** BEGIN Raw data **
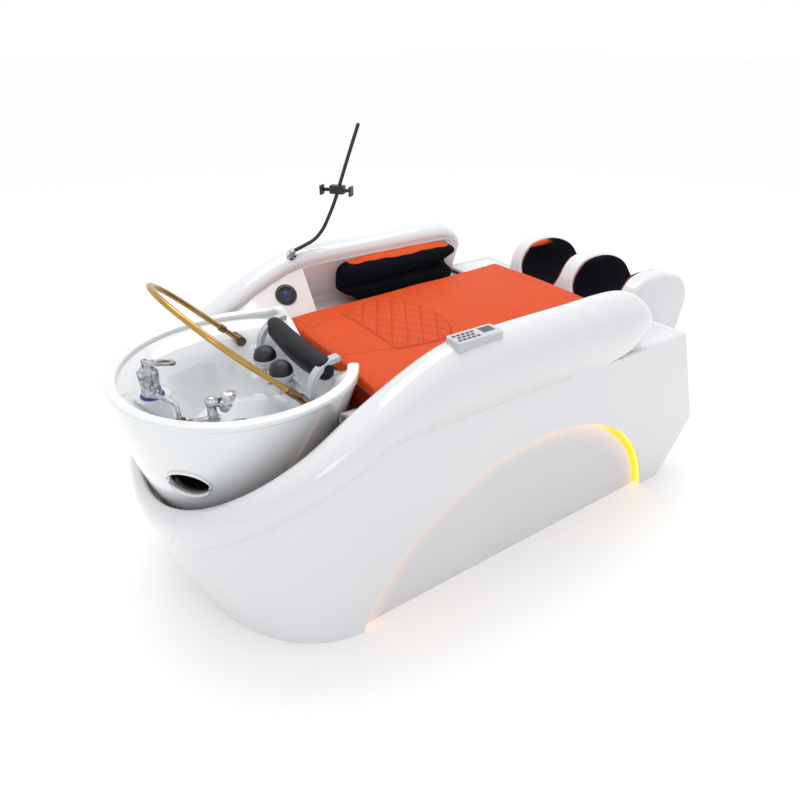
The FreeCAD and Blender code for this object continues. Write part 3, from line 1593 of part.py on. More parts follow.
** END Raw data **
** BEGIN Raw data **
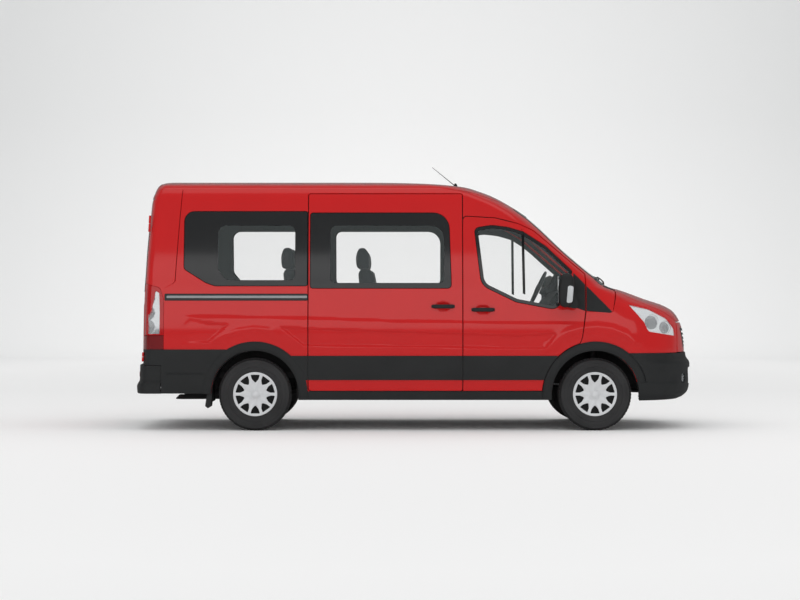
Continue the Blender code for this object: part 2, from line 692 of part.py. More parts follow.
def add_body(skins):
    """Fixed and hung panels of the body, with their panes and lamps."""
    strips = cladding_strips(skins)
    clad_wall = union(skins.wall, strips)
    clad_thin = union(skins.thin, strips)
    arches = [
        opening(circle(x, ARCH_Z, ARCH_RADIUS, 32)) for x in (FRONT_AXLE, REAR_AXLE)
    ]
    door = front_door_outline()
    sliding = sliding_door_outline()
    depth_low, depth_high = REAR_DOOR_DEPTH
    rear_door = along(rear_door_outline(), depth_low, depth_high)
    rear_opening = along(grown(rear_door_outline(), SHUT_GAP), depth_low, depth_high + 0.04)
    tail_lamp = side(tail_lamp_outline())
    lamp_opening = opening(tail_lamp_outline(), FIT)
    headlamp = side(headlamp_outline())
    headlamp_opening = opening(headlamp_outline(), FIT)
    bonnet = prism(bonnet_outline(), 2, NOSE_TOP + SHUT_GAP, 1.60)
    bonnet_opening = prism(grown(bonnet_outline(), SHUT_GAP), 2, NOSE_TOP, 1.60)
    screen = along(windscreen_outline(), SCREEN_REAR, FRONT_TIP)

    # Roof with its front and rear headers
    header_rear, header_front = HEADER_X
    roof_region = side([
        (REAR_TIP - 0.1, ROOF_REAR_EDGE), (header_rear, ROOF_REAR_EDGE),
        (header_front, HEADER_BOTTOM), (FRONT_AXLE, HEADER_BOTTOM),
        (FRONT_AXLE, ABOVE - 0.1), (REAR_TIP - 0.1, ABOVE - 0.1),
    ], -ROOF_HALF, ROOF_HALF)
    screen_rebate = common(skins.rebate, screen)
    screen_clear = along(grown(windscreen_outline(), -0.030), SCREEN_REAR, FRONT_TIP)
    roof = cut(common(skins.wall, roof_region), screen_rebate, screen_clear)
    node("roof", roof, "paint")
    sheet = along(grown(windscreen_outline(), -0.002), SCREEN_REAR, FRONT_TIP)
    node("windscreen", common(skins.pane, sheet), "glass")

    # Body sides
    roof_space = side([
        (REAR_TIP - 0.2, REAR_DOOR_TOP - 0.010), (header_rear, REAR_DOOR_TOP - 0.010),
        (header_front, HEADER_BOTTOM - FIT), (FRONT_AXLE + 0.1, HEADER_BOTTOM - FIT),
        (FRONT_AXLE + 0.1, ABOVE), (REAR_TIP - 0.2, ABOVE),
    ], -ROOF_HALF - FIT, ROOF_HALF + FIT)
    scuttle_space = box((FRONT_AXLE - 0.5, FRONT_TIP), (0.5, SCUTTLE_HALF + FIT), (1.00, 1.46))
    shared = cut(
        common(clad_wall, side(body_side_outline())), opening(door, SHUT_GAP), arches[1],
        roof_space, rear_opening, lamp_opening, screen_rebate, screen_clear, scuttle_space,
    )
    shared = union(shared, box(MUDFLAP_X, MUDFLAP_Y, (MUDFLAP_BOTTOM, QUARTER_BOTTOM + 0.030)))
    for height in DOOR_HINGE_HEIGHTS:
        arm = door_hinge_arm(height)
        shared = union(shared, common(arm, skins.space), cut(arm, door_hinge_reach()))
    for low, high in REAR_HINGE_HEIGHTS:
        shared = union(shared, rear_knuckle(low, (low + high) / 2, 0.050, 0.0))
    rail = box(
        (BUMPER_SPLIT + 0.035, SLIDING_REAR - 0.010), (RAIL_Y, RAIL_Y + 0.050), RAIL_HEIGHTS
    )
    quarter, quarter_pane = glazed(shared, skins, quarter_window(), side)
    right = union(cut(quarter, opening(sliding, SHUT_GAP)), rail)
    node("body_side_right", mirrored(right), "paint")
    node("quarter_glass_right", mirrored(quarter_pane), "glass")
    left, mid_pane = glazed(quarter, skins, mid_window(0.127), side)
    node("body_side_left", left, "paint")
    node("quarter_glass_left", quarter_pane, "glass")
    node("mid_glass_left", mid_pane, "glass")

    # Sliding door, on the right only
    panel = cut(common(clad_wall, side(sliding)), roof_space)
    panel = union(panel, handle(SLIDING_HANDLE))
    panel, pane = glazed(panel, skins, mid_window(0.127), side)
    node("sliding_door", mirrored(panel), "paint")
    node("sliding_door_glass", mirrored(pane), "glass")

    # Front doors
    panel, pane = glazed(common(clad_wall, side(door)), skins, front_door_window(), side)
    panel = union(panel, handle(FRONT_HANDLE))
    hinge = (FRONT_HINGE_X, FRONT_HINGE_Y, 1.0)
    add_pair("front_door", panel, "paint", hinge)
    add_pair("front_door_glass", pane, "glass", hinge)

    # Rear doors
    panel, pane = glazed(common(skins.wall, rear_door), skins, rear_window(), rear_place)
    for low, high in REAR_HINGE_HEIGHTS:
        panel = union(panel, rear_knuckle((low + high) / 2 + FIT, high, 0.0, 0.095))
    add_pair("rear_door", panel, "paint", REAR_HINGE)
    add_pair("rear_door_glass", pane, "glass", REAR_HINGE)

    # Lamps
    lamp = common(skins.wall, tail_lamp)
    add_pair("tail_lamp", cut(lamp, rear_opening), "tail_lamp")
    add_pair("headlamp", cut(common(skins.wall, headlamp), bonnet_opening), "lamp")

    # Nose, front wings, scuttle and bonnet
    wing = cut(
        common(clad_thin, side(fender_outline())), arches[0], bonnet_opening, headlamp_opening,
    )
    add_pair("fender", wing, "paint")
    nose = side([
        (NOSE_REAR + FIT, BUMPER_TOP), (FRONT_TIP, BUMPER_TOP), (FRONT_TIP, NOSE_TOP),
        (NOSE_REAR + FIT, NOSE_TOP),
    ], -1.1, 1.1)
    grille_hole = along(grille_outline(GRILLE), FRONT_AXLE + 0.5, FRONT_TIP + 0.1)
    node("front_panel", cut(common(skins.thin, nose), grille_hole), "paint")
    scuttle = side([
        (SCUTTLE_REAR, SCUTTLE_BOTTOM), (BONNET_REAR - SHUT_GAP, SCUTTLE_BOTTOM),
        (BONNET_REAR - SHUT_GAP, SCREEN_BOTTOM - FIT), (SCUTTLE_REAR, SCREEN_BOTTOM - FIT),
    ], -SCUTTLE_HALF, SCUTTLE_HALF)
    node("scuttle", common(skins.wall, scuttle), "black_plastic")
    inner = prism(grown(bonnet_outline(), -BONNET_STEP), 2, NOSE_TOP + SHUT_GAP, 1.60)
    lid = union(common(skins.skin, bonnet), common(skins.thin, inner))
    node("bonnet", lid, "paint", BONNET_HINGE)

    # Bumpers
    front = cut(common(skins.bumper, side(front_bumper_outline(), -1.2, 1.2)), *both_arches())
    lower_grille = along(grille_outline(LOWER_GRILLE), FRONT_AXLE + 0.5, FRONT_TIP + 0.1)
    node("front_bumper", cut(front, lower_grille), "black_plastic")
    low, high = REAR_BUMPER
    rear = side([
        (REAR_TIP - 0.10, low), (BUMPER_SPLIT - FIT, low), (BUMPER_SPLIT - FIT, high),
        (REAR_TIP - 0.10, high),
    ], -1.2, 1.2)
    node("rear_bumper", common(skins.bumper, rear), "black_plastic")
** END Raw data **
_Prompt_: Exactly the lines from the line with "Continue the Blender" to the line with "screen = along(windscreen_outline(), SCREEN_REAR, FRONT_TIP)", both included, are to be extracted, and no others.

_Output for this task_:
Continue the Blender code for this object: part 2, from line 692 of part.py. More parts follow.
def add_body(skins):
    """Fixed and hung panels of the body, with their panes and lamps."""
    strips = cladding_strips(skins)
    clad_wall = union(skins.wall, strips)
    clad_thin = union(skins.thin, strips)
    arches = [
        opening(circle(x, ARCH_Z, ARCH_RADIUS, 32)) for x in (FRONT_AXLE, REAR_AXLE)
    ]
    door = front_door_outline()
    sliding = sliding_door_outline()
    depth_low, depth_high = REAR_DOOR_DEPTH
    rear_door = along(rear_door_outline(), depth_low, depth_high)
    rear_opening = along(grown(rear_door_outline(), SHUT_GAP), depth_low, depth_high + 0.04)
    tail_lamp = side(tail_lamp_outline())
    lamp_opening = opening(tail_lamp_outline(), FIT)
    headlamp = side(headlamp_outline())
    headlamp_opening = opening(headlamp_outline(), FIT)
    bonnet = prism(bonnet_outline(), 2, NOSE_TOP + SHUT_GAP, 1.60)
    bonnet_opening = prism(grown(bonnet_outline(), SHUT_GAP), 2, NOSE_TOP, 1.60)
    screen = along(windscreen_outline(), SCREEN_REAR, FRONT_TIP)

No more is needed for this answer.